# Task statement:
Beginning with the first line of the data below, reproduce every line unchanged, ending with the line that holds "MIRROR_FLOOR = 0.065".

# Provided material:
_ _ _ _ _ _ _

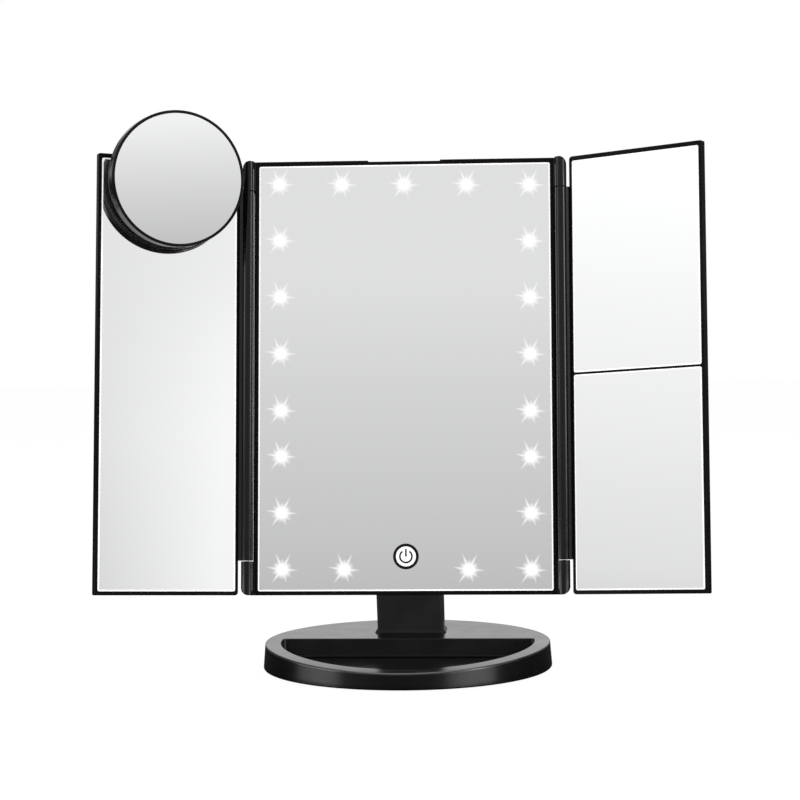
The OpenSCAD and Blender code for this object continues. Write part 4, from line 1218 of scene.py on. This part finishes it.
REAR_SIDE_ROOM = [(1, 0.02), (3, 0.3), (5, 0.84), (9, 0.5), (14, 0.1), (70, 0.3)]
REAR_WIDTH = (0.5, 0.3)
REAR_START = (-0.1, 0.3)
# Where one part passes into the next, as the sideways share of the direction
ROOM_STEPS = [(-0.7, -0.3), (0.15, 0.5), (0.55, 0.595), (0.602, 0.645)]
BRIGHTEST = 1.5
SOFT_LIGHT = 0.45
# Below this upward share of a direction, mirrors see the white ground go on behind the floor
MIRROR_FLOOR = 0.065


def curve(tree, value, stops):
    """Grey levels over the height of a direction, as shares of the brightest."""
    made = tree.nodes.new("ShaderNodeValToRGB")
    elements = made.color_ramp.elements
    while len(elements) < len(stops):
        elements.new(0.5)
    for element, (degrees, level) in zip(elements, stops):
        element.position = (math.sin(math.radians(degrees)) + 1) / 2
        shade = level / BRIGHTEST
        element.color = (shade, shade, shade, 1)
    tree.links.new(value, made.inputs["Fac"])
    return made.outputs["Color"]


def background(tree, colour, strength):
    return add_node(tree, "Background", "Background", color=colour, strength=strength)


def mirrored_room(tree, x, y, z):
    """What mirrors and gloss show: soft gradients in front of the object, a bright wall behind."""
    height = number(tree, "MULTIPLY", number(tree, "ADD", z, 1), 0.5)
    front = curve(tree, height, RIGHT_ROOM)
    rooms = (MIDDLE_ROOM, LEFT_ROOM_DIM, LEFT_ROOM_BRIGHT, DISC_ROOM)
    for step, stops in zip(ROOM_STEPS, rooms):
        front = mix_colours(tree, ramp(tree, x, 0, 1, *step), front, curve(tree, height, stops))
    aside = ramp(tree, number(tree, "ABSOLUTE", x), 0, 1, *REAR_WIDTH)
    rear = mix_colours(tree, aside, curve(tree, height, REAR_SIDE_ROOM),
                       curve(tree, height, REAR_ROOM))
    return mix_colours(tree, ramp(tree, y, 0, 1, *REAR_START, "SMOOTHSTEP"), front, rear)


def studio():
    """A white room with soft light, which mirrors and gloss show with its gradients."""
    world = bpy.data.worlds.new("studio")
    bpy.context.scene.world = world
    world.use_nodes = True
    tree = world.node_tree
    tree.nodes.clear()
    x, y, z = split(tree, add_node(tree, "TexCoord", "Generated"))
    light = mix_light(tree, add_node(tree, "LightPath", "Is Glossy Ray"),
                      background(tree, WHITE, SOFT_LIGHT),
                      background(tree, mirrored_room(tree, x, y, z), BRIGHTEST))
    clear = seen_clearly(tree, number(tree, "LESS_THAN", z, MIRROR_FLOOR))
    output = tree.nodes.new("ShaderNodeOutputWorld")
    put(tree, output, surface=mix_light(tree, clear, light, background(tree, WHITE, 1.0)))


# Name, place and target in metres, width and height in metres, watts; the two low ones give the
# base's side its sheen
LAMPS = [
    ("key", (1.6, -0.9, 1.0), (0, 0, 0.15), 0.35, 1.4, 15),
    ("fill", (-1.8, -0.8, 1.1), (0, 0, 0.15), 0.6, 1.4, 8),
    ("top", (0, 0.3, 1.9), (0, 0, 0.1), 1.4, 1.0, 15),
    ("low_right", (0.473, -0.369, 0.05), (0, 0, 0.02), 0.4, 0.1, 0.85),
    ("low_left", (-0.555, -0.229, 0.05), (0, 0, 0.02), 0.4, 0.1, 0.75),
]


def lamp(name, place, target, width, height, watts):
    data = bpy.data.lights.new(name, "AREA")
    data.shape = "RECTANGLE"
    data.size = width
    data.size_y = height
    data.energy = watts
    made = in_scene(name, data)
    made.location = place
    made.rotation_euler = (Vector(target) - Vector(place)).to_track_quat("-Z", "Y").to_euler()
    made.visible_camera = False


# The photograph's view: place in millimetres, angles in radians, focal length in pixels of 800
CAMERA_PLACE = Vector((75.753, -1209.0, 205.49))
CAMERA_TURN = 0.064832
CAMERA_DOWN = 0.046408
CAMERA_ROLL = 0.011711
CAMERA_FOCUS = 2180.0
IMAGE_SIZE = 800.0
SENSOR = 36.0


def camera():
    data = bpy.data.cameras.new("camera")
    data.sensor_width = SENSOR
    data.lens = CAMERA_FOCUS / IMAGE_SIZE * SENSOR
    data.clip_start = 0.05
    data.clip_end = 50
    made = in_scene("camera", data)
    aim = (Matrix.Rotation(CAMERA_TURN, 3, "Z") @ Matrix.Rotation(-CAMERA_DOWN, 3, "X")
           @ Matrix.Rotation(CAMERA_ROLL, 3, "Y"))
    right, forward, up = (aim.col[axis] for axis in range(3))
    placed = Matrix((right, up, -forward)).transposed().to_4x4()
    placed.translation = CAMERA_PLACE * MM
    made.matrix_world = placed
    bpy.context.scene.camera = made


floor()
studio()
for lamp_values in LAMPS:
    lamp(*lamp_values)
camera()
bpy.context.scene.view_settings.view_transform = "Standard"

_ _ _ _ _ _ _

# Exercise answer:
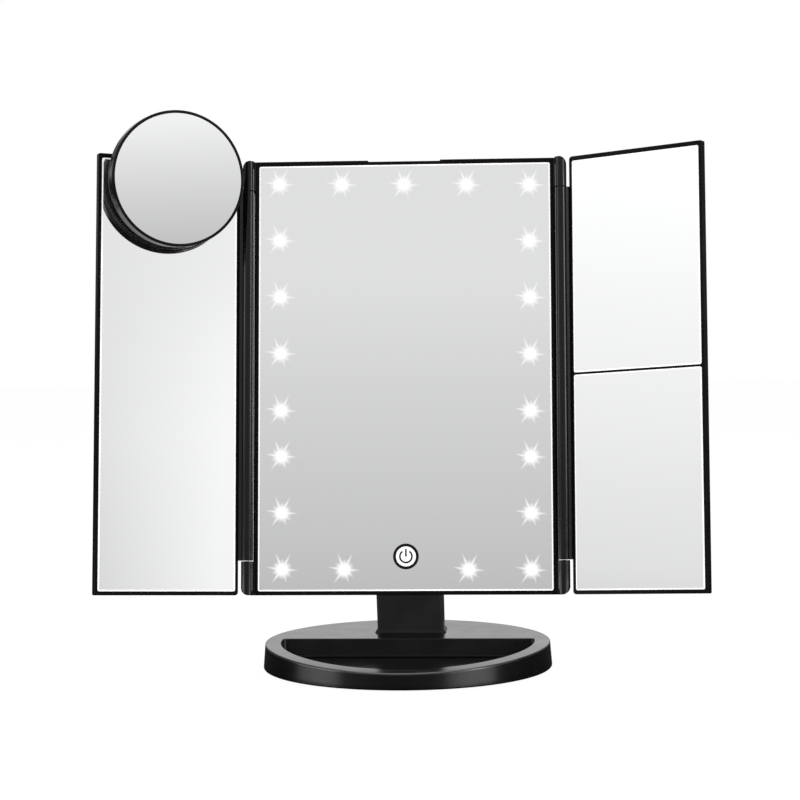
The OpenSCAD and Blender code for this object continues. Write part 4, from line 1218 of scene.py on. This part finishes it.
REAR_SIDE_ROOM = [(1, 0.02), (3, 0.3), (5, 0.84), (9, 0.5), (14, 0.1), (70, 0.3)]
REAR_WIDTH = (0.5, 0.3)
REAR_START = (-0.1, 0.3)
# Where one part passes into the next, as the sideways share of the direction
ROOM_STEPS = [(-0.7, -0.3), (0.15, 0.5), (0.55, 0.595), (0.602, 0.645)]
BRIGHTEST = 1.5
SOFT_LIGHT = 0.45
# Below this upward share of a direction, mirrors see the white ground go on behind the floor
MIRROR_FLOOR = 0.065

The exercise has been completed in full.